Firstly, it begins with the reason why, according to unnamed 'doom merchants', we might need to use a bit less petrol in the near future. What is this reason? Why, certainly not climate change, sucker.
It's peak oil, which they completely misunderstand in several different ways.
No, we won't run out of oil in forty years, nor in a hundred and forty. One reason is that we would run out of humans first - if we use even half of the oil reserves we already know about then we'll be into the realm of 'runaway' climate change, and running out of oil will no longer seem worth worrying about. Anyway, serious peak oil theorists don't try to predict when we would run out, they predict the point at which production ceases to expand. This point may be in ten years, it may be today, or it may have been last year, but after that point is passed supply begins to diminish whilst demand continues to grow. Therefore, the price of oil will rise continuously and rapidly.

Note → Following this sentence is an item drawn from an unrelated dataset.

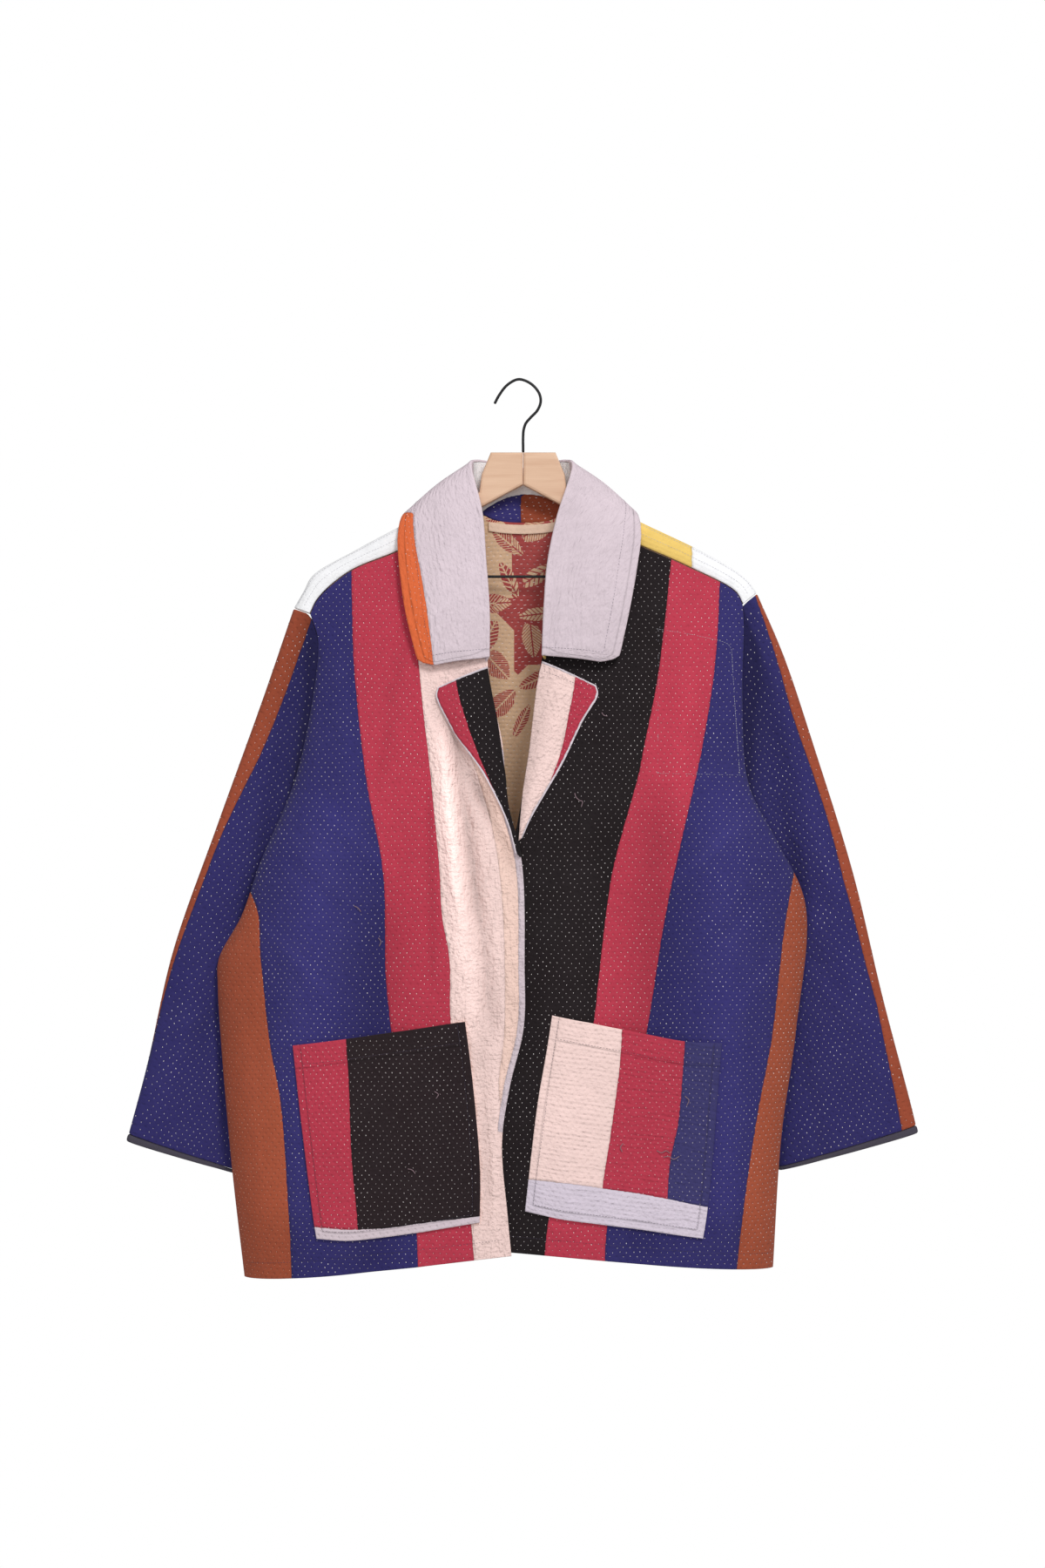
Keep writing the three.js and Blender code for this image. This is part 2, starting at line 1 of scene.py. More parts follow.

No, don't thank me, just doing my job, Ma'am.
So, do they acknowledge the existence of climate change at all? Er, yes, actually.
About half way through, whilst extolling the virtues of bioethanol, they casually mention...
"...atmospheric levels of carbon dioxide, which some scientific research suggests is a major contributor to global warming" (my emphasis).
NnnngggrrrrrrrraaaaahhhhWANKERS!!! (my emphasis).
I'm so angry I think I may be starting to haemorrhage.
I think I'd better leave this until tomorrow.
And no, you can't have any more pretty pictures of shiny cars.
Just go to your room and think about what you've done.